To secure his power Ajlan expelled his brother Thaqabah to Wadi Nakhlah, and his brothers Sanad and Mughamis to Wadi Marr al-Zahran. In early Dhu al-Qi'dah (February/March 1346) he received word from the Sultan's messenger that his brothers had been arrested in Egypt.

In 747 AH (1346/1347) or 748 AH (1347/1348) al-Kamil released Thaqabah, Sanad, and Mughamis and appointed them co-rulers with Ajlan. Ajlan was briefly ousted by Thaqabah in 750 AH, but he returned from Egypt on 5 Shawwal 750 AH (c. 16 December 1349) and retook the Emirate from his brothers.

In Dhu al-Hijjah 752 AH (January 1352) after mediation from the Egyptian amir al-rakab, Ajlan agreed to rule in partnership with Thaqabah.
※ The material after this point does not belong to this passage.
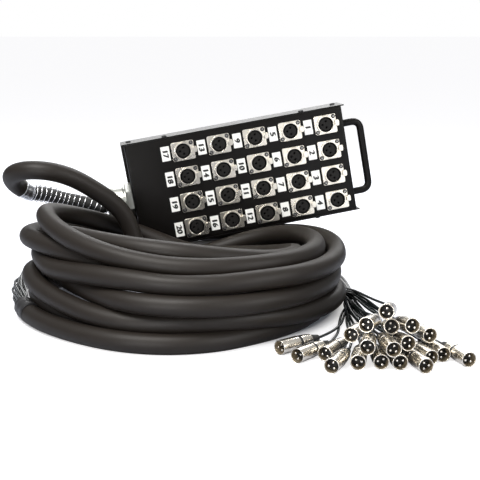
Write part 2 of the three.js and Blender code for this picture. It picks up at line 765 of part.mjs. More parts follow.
// The plugs lie against each other: any two that would overlap are moved apart, and none goes below the floor
function settledPlugs() {
  const bodies = plugPlaces.map(([x, y, z, heading]) => {
    const front = new THREE.Vector3(x, y, z);
    const along = new THREE.Vector3(Math.cos(rad(heading)), Math.sin(rad(heading)), 0);
    return { front, rear: front.clone().addScaledVector(along, plugLength) };
  });
  const beads = plugBeads;
  const reach = (share) => {
    const shellShare = (share * plugLength - plugBarrel - plugNeckLength) / plugShell;
    if (shellShare > 1) return bootRadius;
    return shellShare < 0 ? plugRadius : plugShellRadius + (plugShellEnd - plugShellRadius) * shellShare;
  };
  for (let pass = 0; pass < plugPasses; pass += 1) {
    for (let i = 0; i < bodies.length; i += 1) {
      for (let j = i + 1; j < bodies.length; j += 1) {
        for (let a = 0; a <= beads; a += 1) {
          for (let b = 0; b <= beads; b += 1) {
            const here = bodies[i].front.clone().lerp(bodies[i].rear, a / beads);
            const there = bodies[j].front.clone().lerp(bodies[j].rear, b / beads);
            const apart = here.distanceTo(there);
            const short = reach(a / beads) + reach(b / beads) + 2 * seat - apart;
            if (short > 0) {
              const push = here.sub(there).multiplyScalar(short * plugGiveShare / apart);
              bodies[i].front.addScaledVector(push, 1 - a / beads);
              bodies[i].rear.addScaledVector(push, a / beads);
              bodies[j].front.addScaledVector(push, b / beads - 1);
              bodies[j].rear.addScaledVector(push, -b / beads);
            }
          }
        }
      }
    }
    for (const body of bodies) {
      body.front.z = Math.max(body.front.z, plugRadius);
      body.rear.z = Math.max(body.rear.z, plugRadius);
      const along = body.rear.clone().sub(body.front).normalize();
      body.rear.copy(body.front).addScaledVector(along, plugLength);
    }
  }
  return bodies;
}
const plugs = settledPlugs();

// Tails: from the bundle's face to each boot, kept clear of each other and of the plugs
const fanOrder = [
  { node: 'plugs_01_02', pair: [1, 2], around: 180 },
  { node: 'plugs_03_04', pair: [3, 4], around: 220 },
  { node: 'plugs_05_12', pair: [5, 12], around: 260 },
  { node: 'plugs_13_17', pair: [13, 17], around: 300 },
  { node: 'plugs_18_19', pair: [18, 19], around: 340 },
  { node: 'plugs_16_20', pair: [16, 20], around: 20 },
  { node: 'plugs_06_10', pair: [6, 10], around: 140 },
  { node: 'plugs_07_09', pair: [7, 9], around: 100 },
  { node: 'plugs_08_14', pair: [8, 14], around: 60 },
  { node: 'plugs_11_15', pair: [11, 15], around: 0, middle: true },
];

function settledTails() {
  const across = new THREE.Vector3(-fanHeading.y, fanHeading.x, 0);
  const tails = fanOrder.flatMap(({ pair, around, middle }, group) => pair.map((number) => {
    const start = fanFace.clone().addScaledVector(fanHeading, seat);
    const out = middle ? 0 : bundleRadius - tail / 2 - seat;
    start.addScaledVector(across, out * Math.cos(rad(around)));
    start.z += out * Math.sin(rad(around));
    const { front, rear } = plugs[number - 1];
    const along = rear.clone().sub(front).normalize();
    const gap = rear.distanceTo(start) / 3;
    const lean = start.clone().addScaledVector(fanHeading, gap);
    const end = rear.clone().addScaledVector(along, -seat);
    const curve = new THREE.CubicBezierCurve3(start, lean, rear.clone().addScaledVector(along, gap), end);
    return { number, group, chain: curve.getPoints(tailSteps) };
  }));
  const bodyShare = 1 - bootLength / plugLength;
  const beads = Array.from({ length: plugBeads + 1 }, (unused, step) => step / plugBeads);
  const obstacles = plugs.flatMap(({ front, rear }, index) => beads.map((share) => ({
    number: index + 1,
    place: front.clone().lerp(rear, share),
    radius: share > bodyShare ? bootRadius : plugRadius,
  })));
  for (let pass = 0; pass < tailPasses; pass += 1) {
    for (let i = 0; i < tails.length; i += 1) {
      const mine = tails[i].chain;
      for (let j = i + 1; j < tails.length; j += 1) {
        const first = tails[i].group === tails[j].group ? pairSteps : 1;
        for (let a = first; a < tailSteps; a += 1) {
          for (let b = first; b < tailSteps; b += 1) {
            const here = mine[a];
            const there = tails[j].chain[b];
            const apart = here.distanceTo(there);
            const short = tail + 3 * seat - apart;
            if (short > 0) {
              const push = here.clone().sub(there).multiplyScalar(short * tailGiveShare / apart);
              here.add(push);
              there.sub(push);
            }
          }
        }
      }
      for (const { number, place, radius } of obstacles) {
        if (number !== tails[i].number) {
          for (let a = 1; a < tailSteps; a += 1) {
            const short = radius + tail / 2 + 2 * seat - mine[a].distanceTo(place);
            if (short > 0) mine[a].add(mine[a].clone().sub(place).setLength(2 * tailGiveShare * short));
          }
        }
      }
      for (let a = 1; a < tailSteps; a += 1) mine[a].z = Math.max(mine[a].z, tail / 2);
      const kept = mine.map((point) => point.clone());
      if (pass < tailPasses - tailFinish) {
        for (let a = 2; a + 1 < tailSteps; a += 1) {
          mine[a].lerp(kept[a - 1].clone().add(kept[a + 1]).multiplyScalar(1 / 2), tailSmoothShare);
        }
      }
    }
  }
  return tails;
}

// Plug: ring and barrel with a dark bore, dark collar, rear shell and a tapering boot; pins stand in the bore
function makePlug({ front, rear }) {
  const shellStart = plugBarrel + plugNeckLength;
  const bootStart = shellStart + plugShell;
  let plug = solid(turned([
    [0, plugBoreDepth],
    [plugBore, plugBoreDepth],
    [plugBore, 0],
    [plugRadius, 0],
    [plugRadius, plugBarrel],
    [plugNeck, plugBarrel],
    [plugNeck, shellStart],
    [plugShellRadius, shellStart],
    [plugShellEnd, bootStart],
    [bootRadius, bootStart],
    [bootEnd, bootStart + bootLength],
    [0, bootStart + bootLength],
  ], plugSides));
  for (const turn of pinTurns) {
    const pin = new THREE.CylinderGeometry(pinRadius, pinRadius, pinLength, pinSides).rotateX(rad(90));
    const across = pinCircle * Math.cos(rad(turn));
    const over = pinCircle * Math.sin(rad(turn));
    pin.translate(across, over, plugBoreDepth - pinLength / 2 + seat);
    plug = plug.add(solid(pin));
  }
  const along = rear.clone().sub(front).normalize();
  const turn = new THREE.Quaternion().setFromUnitVectors(new THREE.Vector3(0, 0, 1), along);
  const place = new THREE.Matrix4().compose(front, turn, new THREE.Vector3(1, 1, 1));
  return solid(geometryOf(plug).applyMatrix4(place));
}

const tails = settledTails();
fanOrder.forEach(({ node, pair }, group) => {
  let joined = null;
  for (const { number, chain } of tails.filter((entry) => entry.group === group)) {
    const curve = new THREE.CatmullRomCurve3(chain, false, 'centripetal');
    const { front, rear } = plugs[number - 1];
    const intoBoot = front.clone().sub(rear).normalize();
    const route = squared(curve.getSpacedPoints(tailStretches), fanHeading, intoBoot);
    const cord = solid(sweep(route, tail / 2, tailSides));
    const one = makePlug(plugs[number - 1]).add(cord);
    joined = joined ? joined.add(one) : one;
  }
  whole.add(named(node, geometryOf(joined), finish.nickel));
});

// The frame: the middle of the box and the plugs, without the free cables
const cordNames = ['coil', 'lead', 'tail_bundle', 'spring', 'ferrule', 'gland_body', 'breakout_sleeve'];
const solidBox = new THREE.Box3();
whole.updateMatrixWorld(true);
whole.traverse((item) => {
  const onCord = cordNames.includes(item.name) || item.name.startsWith('plugs_');
  if (item.isMesh && !onCord) solidBox.expandByObject(item, true);
});
const shift = solidBox.getCenter(new THREE.Vector3());
whole.position.copy(shift).negate();

export default whole;
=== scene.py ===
"""Looks of the stage box snake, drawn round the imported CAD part. Lengths are millimetres in the floor frame
(x right, y away from the viewer, z up, middle of the coil on the floor) until place() makes them metres."""
import math

import bpy
import numpy as np
from mathutils import Matrix, Vector


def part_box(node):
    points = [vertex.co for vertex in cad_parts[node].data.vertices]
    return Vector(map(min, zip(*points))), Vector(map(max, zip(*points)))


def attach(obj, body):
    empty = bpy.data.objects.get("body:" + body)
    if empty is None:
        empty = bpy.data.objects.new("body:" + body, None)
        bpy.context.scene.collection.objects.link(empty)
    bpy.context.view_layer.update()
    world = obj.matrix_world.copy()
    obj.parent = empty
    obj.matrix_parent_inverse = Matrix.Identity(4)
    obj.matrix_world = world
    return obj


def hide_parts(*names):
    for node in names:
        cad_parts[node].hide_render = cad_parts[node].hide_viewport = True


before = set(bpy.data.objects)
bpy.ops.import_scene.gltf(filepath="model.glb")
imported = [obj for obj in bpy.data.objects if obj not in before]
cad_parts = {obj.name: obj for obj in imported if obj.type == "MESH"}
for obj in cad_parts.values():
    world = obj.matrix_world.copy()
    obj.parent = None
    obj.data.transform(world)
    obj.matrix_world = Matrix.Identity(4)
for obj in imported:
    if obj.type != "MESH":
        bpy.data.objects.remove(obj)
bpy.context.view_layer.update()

# Front tray: the panel and its two end walls, folded from one steel sheet and powder coated black.
# The sockets' holes are punched through it. The box stands on its long edge against the coil, handle end
# raised, and its own frame has x along the panel, y into the box and z up the panel.
BOX_LENGTH, BOX_HEIGHT, BOX_DEPTH = 312.0, 149.0, 52.0
BOX_CENTRE = np.array([80.2, 153.1, 147.1])
BOX_YAW, BOX_ROLL, BOX_LEAN = 7.5, 9.7, 1.2
SHEET, FOLD = 1.6, 2.4
OVERHANG, SEAT = 4.0, 0.3
TRAY_LENGTH = BOX_LENGTH - 2 * OVERHANG
TRAY_HEIGHT = BOX_HEIGHT - 2 * (SHEET + SEAT)
TRAY_DEPTH = BOX_DEPTH - SHEET - SEAT
SOCKETS, ROWS = 20, 4
PITCH_ALONG, PITCH_UP = 50, 35.5
GRID_SHIFT, GRID_DROP = 25.9, 1.4
PANEL_HOLE, HOLE_DEPTH = 12.3, 6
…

The following year Thaqabah deposed him. In Dhu al-Hijjah 754 AH (January 1353) after Thaqabah refused an offer to share the throne with Ajlan, the Egyptian amir al-rakab Umar Shah arrested him and designated Ajlan sole Emir of Mecca.
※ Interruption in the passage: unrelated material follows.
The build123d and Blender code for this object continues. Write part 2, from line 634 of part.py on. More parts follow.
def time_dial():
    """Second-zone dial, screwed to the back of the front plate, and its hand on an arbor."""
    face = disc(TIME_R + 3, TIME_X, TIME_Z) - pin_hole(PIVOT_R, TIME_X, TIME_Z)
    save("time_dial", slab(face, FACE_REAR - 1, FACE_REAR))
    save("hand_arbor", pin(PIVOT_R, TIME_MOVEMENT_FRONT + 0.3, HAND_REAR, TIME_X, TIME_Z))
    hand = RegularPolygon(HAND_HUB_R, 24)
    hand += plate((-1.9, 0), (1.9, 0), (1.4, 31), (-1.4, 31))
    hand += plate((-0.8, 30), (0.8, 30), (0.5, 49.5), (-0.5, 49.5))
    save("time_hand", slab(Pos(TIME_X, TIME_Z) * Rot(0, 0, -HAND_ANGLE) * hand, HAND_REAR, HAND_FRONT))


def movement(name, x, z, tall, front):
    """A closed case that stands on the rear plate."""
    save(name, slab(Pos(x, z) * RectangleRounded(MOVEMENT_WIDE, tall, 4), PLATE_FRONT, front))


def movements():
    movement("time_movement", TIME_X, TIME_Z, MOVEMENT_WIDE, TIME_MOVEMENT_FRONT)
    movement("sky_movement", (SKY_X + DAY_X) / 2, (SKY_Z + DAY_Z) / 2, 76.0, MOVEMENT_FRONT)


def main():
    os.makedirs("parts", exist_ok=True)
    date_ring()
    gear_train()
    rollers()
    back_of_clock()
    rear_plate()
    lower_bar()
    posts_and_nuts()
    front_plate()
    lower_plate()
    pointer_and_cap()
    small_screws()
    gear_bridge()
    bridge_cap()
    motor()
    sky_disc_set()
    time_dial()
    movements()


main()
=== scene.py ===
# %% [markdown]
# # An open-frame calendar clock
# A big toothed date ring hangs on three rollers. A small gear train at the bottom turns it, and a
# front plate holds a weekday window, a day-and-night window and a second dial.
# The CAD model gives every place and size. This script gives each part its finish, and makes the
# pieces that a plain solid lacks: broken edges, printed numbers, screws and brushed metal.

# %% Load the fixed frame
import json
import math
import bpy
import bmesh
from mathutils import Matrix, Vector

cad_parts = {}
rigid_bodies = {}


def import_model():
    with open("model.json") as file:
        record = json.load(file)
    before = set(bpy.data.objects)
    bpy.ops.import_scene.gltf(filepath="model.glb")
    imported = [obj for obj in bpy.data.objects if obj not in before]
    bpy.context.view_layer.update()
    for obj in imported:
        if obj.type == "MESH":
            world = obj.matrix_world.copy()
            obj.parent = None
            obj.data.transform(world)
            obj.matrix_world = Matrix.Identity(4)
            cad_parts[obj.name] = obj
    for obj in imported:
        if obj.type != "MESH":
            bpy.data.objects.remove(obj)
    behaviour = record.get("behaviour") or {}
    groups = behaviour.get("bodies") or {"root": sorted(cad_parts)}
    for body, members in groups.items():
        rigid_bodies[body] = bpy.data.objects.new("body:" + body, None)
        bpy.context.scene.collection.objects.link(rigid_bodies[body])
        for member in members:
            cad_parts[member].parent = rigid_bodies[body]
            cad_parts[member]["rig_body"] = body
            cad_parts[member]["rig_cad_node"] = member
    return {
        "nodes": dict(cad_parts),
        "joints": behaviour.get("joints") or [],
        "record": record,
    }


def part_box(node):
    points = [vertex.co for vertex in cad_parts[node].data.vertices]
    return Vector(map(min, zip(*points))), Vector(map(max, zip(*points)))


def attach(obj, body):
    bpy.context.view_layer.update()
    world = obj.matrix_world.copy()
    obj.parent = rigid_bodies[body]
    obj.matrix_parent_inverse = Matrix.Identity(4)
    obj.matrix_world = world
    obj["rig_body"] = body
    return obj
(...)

In Muharram 757 AH (January 1356) Ajlan again agreed to share the Emirate with Thaqabah. On 13 Jumada al-Akhir (c. 13 June) Thaqabah deposed him, but when the Hajj arrived (November 1356) Ajlan reentered Mecca and Thaqabah fled. In Dhu al-Hijjah 758 AH (November 1357) the brothers reconciled and Thaqabah returned as co-ruler.

In Jumada al-Awwal 760 AH (April 1359) Sultan al-Nasir Hasan summoned Ajlan and Thaqabah to appear before him but they did not do so. The following month they received word that al-Nasir had deposed them and appointed in their place their brother Sanad and their cousin Muhammad ibn Utayfah. Ajlan proposed to Thaqabah that they each give 400 camels to secure the allegiance of the Banu Hasan and preserve their rule. Thaqabah rejected Ajlan's proposal, and Ibn Utayfah assumed the Emirate when he arrived with Egyptian forces in late Jumada al-Akhir (May 1359).

Ajlan went to Egypt, but upon his arrival al-Nasir had him arrested and imprisoned. In 762 AH (1361) al-Nasir was killed and replaced by al-Mansur Muhammad. Emir Yalbugha al-Umari released Ajlan and had him reappointed to the Emirate of Mecca in partnership with Thaqabah, who was then coregent with Sanad. In Ramadan (July 1361) Ajlan reached Wadi Marr where he met Thaqabah. Thaqabah was ill, and Ajlan did not proceed to Mecca until early Shawwal 762 AH (August 1361), after Thaqabah's death. Upon assuming the Emirate he ousted Sanad and appointed his own son Ahmad as coregent.

In 763 AH (1361/1362) Ajlan conquered Haly Ibn Yaqub, a feat not accomplished by any Sharif of Mecca before him since Abu al-Futuh al-Hasan ibn Ja'far (r. 994–1039).

In 774 AH (1372) Ajlan relinquished full control of the Emirate to Ahmad, though his name continued to be mentioned alongside his son's in the khutbah until his death. He died at al-Jadid in Wadi Marr on Monday night, 11 Jumada al-Ula 777 AH (7–8 October 1375) and was buried in al-Ma'lah cemetery, where a qubba was built over his grave.